Wearability is important, but it’s not everything. I stand by what I said before about the popularity of the Golden State uniforms. They’ll be a hit. Arena likens the complaints about the sleeves to Apple iOS shock. “You get to it, and then you’re happy,” he said. He then noted that the other night Chris Paul had one of his best games ever in a sleeved jersey. It was the preseason. But you get Arena’s point: Get over it, people. And to that end, I’d like to bring your attention to the strongest piece of the season: the sleeved jersey to be worn by the Suns.

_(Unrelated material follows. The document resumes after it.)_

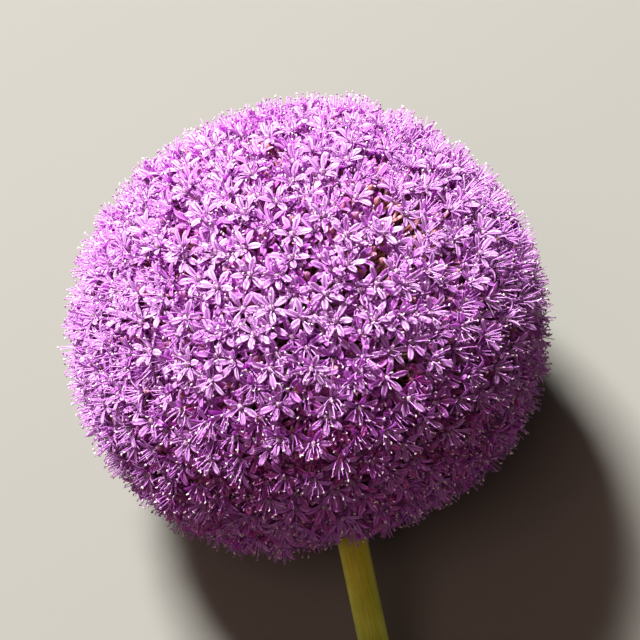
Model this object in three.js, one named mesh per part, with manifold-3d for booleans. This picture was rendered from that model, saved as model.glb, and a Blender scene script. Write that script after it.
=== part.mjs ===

For years Phoenix’s uniforms have tried all kinds of burning, shooting basketballs. The Suns’ design has been limping along much the way the team has limped of late — there have been virtually no design changes in 13 years. But the sleeved Suns jersey does away with the basketball. There is simply the impression of a speeding orb. The jersey also comes colored in a perfect, regionally apt adobe.
The Suns’ jerseys themselves are beautiful. Mesh perforation pocks the fabric lengthwise. The word “Suns” comes in embossed white ribbing. The numbers have a black mesh that’s fun to touch. You can see and feel love for a team that, of late, has received almost none. Bantering with Bill Simmons earlier this month about the Suns’ dim prospects for the coming season, Jalen Rose characterized the situation this way: “You’d much rather be playing in Laker purple-and-gold than playing in Phoenix.” Uniform-wise, not this year.
Seeing the jerseys in person makes it clear: If these pieces are going to work on players, players are going to have to work on them. They’re going to have to trust the Adidas promise of natural movement and wear the pieces true to size or tell the company it needs to add even more give to the jerseys. For what it’s worth, this weekend, a few minutes before I picked up some pants from my tailor, Kris Humphries had been there. He wasn’t adjusting his suits. He was altering his sweatpants.